Some merchant ships still observe the “2009 rules” to avoid pirate attack. They put on extra lookouts, especially at night, and often transit the 1,500-kilometer-long Gulf of Aden at high speed, even though this costs them thousands of dollars in additional fuel. The pirates seek the slower moving, apparently unwary, ships, and go after them before they can speed up enough to get away. The international anti-piracy patrol offers convoy protection, but many ships don't want to halt and wait for a convoy to form. Ships that decide to proceed on their own take additional precautions. The convoy system is no longer used. As of 2020 more merchant ships are reducing these security precautions, so shipping companies were warned that the pirates are definitely observing all this and waiting for an opportunity for another multi-million-dollar payday.

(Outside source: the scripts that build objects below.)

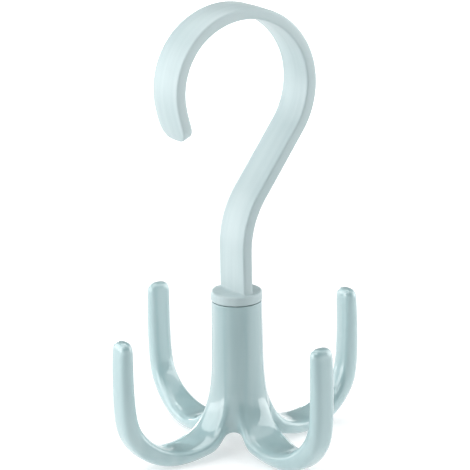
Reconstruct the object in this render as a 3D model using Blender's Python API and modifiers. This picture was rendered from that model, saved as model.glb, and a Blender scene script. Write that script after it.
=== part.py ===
# Rotating closet hook: a flat question-mark hook that hangs on a closet rod, and a stem
# with four upturned claws that turns below it.
# Metres, +Z up. The origin is on the swivel axis, level with the undersides of the claws.
# The hook lies in the XZ plane with its tip towards -X. At rest two claws lie in that plane.

import math

import bmesh
import bpy
from mathutils import Matrix, Vector

MM = 0.001

# Clearances
SEAT_GAP = 0.3 * MM  # between faces that rest on each other
RUNNING_CLEARANCE = 0.2 * MM  # round the spigot in the stem's web
THREAD_CLEARANCE = 0.15 * MM  # round the screw in its pilot hole
CUT_OVERRUN = 2.0 * MM  # how far cutters run past what they cut
JOIN_OVERLAP = 1.2 * MM  # how far the band runs into the collar
WELD_DISTANCE = 0.01 * MM

# Hook band: a flat strip bent on edge, thickest along its middle
BAND_WIDTH = 15.7 * MM
BAND_THICKNESS = 4.35 * MM  # at the two edges
BAND_CROWN = 0.25 * MM  # how far the middle stands out on each broad side
BAND_EDGE_ROUND = 0.45 * MM
BAND_FACET = 1.9 * MM  # longest step along the curves
SHANK_TOP_HEIGHT = 78.9 * MM  # where the upright shank starts to lean
LEAN_RADIUS = 34.7 * MM
LEAN_ANGLE = math.radians(37.8)
SLOPE_LENGTH = 29.2 * MM
LOOP_RIGHT_RADIUS = 28.7 * MM
LOOP_RIGHT_ANGLE = math.radians(70.0)
LOOP_TOP_RADIUS = 31.5 * MM
LOOP_TOP_ANGLE = math.radians(86.2)
LOOP_LEFT_RADIUS = 26.2 * MM
LOOP_LEFT_ANGLE = math.radians(72.3)
TIP_LENGTH = 13.4 * MM  # nearly straight end of the hook
TIP_RADIUS = 60.0 * MM
TIP_CORNER_RADIUS = 6.4 * MM  # rounds the tongue's two corners
TIP_CORNER_STEPS = 8

# Collar, spigot and pilot hole, turned about the swivel axis
COLLAR_RADIUS = 9.8 * MM
COLLAR_THICKNESS = 3.6 * MM
COLLAR_TOP_ROUND = 0.9 * MM
COLLAR_BOTTOM_ROUND = 0.3 * MM
SPIGOT_RADIUS = 4.5 * MM
SPIGOT_CHAMFER = 0.5 * MM
PILOT_DEPTH = 8.0 * MM
TURNED_STEPS = 48

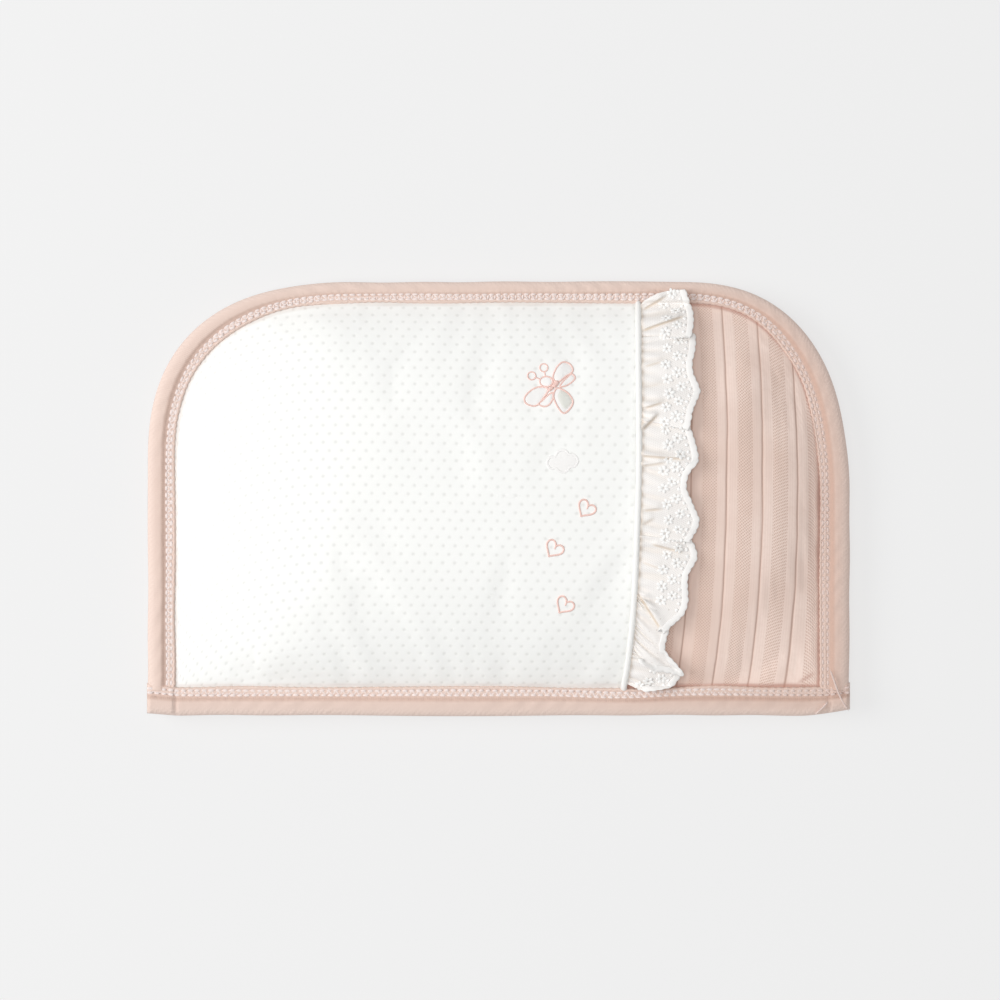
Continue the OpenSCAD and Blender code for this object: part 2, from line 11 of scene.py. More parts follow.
import bmesh
import bpy
import numpy as np
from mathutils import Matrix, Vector


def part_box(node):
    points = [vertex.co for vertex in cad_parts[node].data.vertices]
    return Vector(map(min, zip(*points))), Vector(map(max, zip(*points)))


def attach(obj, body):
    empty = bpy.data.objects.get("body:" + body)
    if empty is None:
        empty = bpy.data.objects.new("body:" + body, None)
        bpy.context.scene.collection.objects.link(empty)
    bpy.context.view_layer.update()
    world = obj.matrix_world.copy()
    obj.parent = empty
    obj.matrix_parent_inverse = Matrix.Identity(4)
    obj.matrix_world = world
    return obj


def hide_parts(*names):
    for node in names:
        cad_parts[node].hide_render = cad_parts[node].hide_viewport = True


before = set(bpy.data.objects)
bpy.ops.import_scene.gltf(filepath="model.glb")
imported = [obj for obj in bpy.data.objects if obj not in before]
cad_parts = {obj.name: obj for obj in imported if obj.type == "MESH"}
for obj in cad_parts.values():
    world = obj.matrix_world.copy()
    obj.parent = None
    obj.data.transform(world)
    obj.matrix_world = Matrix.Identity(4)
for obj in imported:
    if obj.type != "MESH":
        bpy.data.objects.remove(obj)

LOG = logging.getLogger("pillow")
MM = 0.001
BODY = "root"
Array = np.ndarray
Colour = tuple[float, float, float]


# ---------- Numbers ----------


def ease(low: float, high: float, value: Array) -> Array:
    """Returns 0 below low, 1 above high and a smooth step between them."""
    t = np.clip((value - low) / (high - low), 0.0, 1.0)
    return t * t * (3.0 - 2.0 * t)


def bell(value: Array, width: float) -> Array:
    """Returns a bell curve that is 1 at 0 and falls off over a width."""
    return np.exp(-((value / width) ** 2))


def ripple(along: Array, phase: float) -> Array:
    """Gives an uneven wave, for puckers that never quite repeat.

    Args:
        along: Distance along the cloth in millimetres.
        phase: Shift that makes one wave unlike the next.

    Returns:
        Values from about -1 to 1.
    """
    slow = np.sin(along / 7.1 + phase)
    return (np.sin(along / 1.9 + 1.3 * slow + phase) + np.sin(along / 3.3 + 2.0 * phase) + slow) / 3.0


def through(stops: Array, count: int) -> Array:
    """Runs a smooth curve through points.

    Args:
        stops: The points to pass through, one row each.
        count: Number of samples on the result.

    Returns:
        The samples, one row each, spread evenly over the stops.
    """
    ends = np.vstack([2 * stops[0] - stops[1], stops, 2 * stops[-1] - stops[-2]])
    place = np.linspace(0, len(stops) - 1, count)
    k = np.minimum(place.astype(int), len(stops) - 2)
    t = (place - k)[:, None]
    a, b, c, d = (ends[k + shift] for shift in range(4))
    return 0.5 * (2 * b + (c - a) * t + (2 * a - 5 * b + 4 * c - d) * t**2 + (3 * b - a - 3 * c + d) * t**3)


def run_lengths(points: Array) -> Array:
    """Returns the distance along a line of points, starting at 0."""
    return np.concatenate([[0.0], np.cumsum(np.linalg.norm(np.diff(points, axis=0), axis=1))])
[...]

Meanwhile the Nigerian pirates are applying many of the techniques that worked for the Somali pirates. The Nigerian pirates are locals who know their way along the many small waterways found in the Niger River Delta. Like the Somali pirates, the Nigerians freebooters depend on a network of middlemen, some of them local politicians, who help broker the ransom deals. Bribes and political influence will often prevent the police and navy from finding pirate hideouts deep in the delta. For a while Nigerian pilots tried to loot cargoes by arranging for another ship to meet with a captured one to transfer a lot of the cargo before daylight and curious police came to check on the ship whose crew was no longer responding to calls from port authorities or the shipping company that owned or leased the ship. The police became more alert to the cargo transfer scam and did radio checks more frequently with large ships anchored off the major ports waiting for an opportunity to unload or take on cargo. The pirates have, so far, adapted more quickly than the shipping companies or local security forces.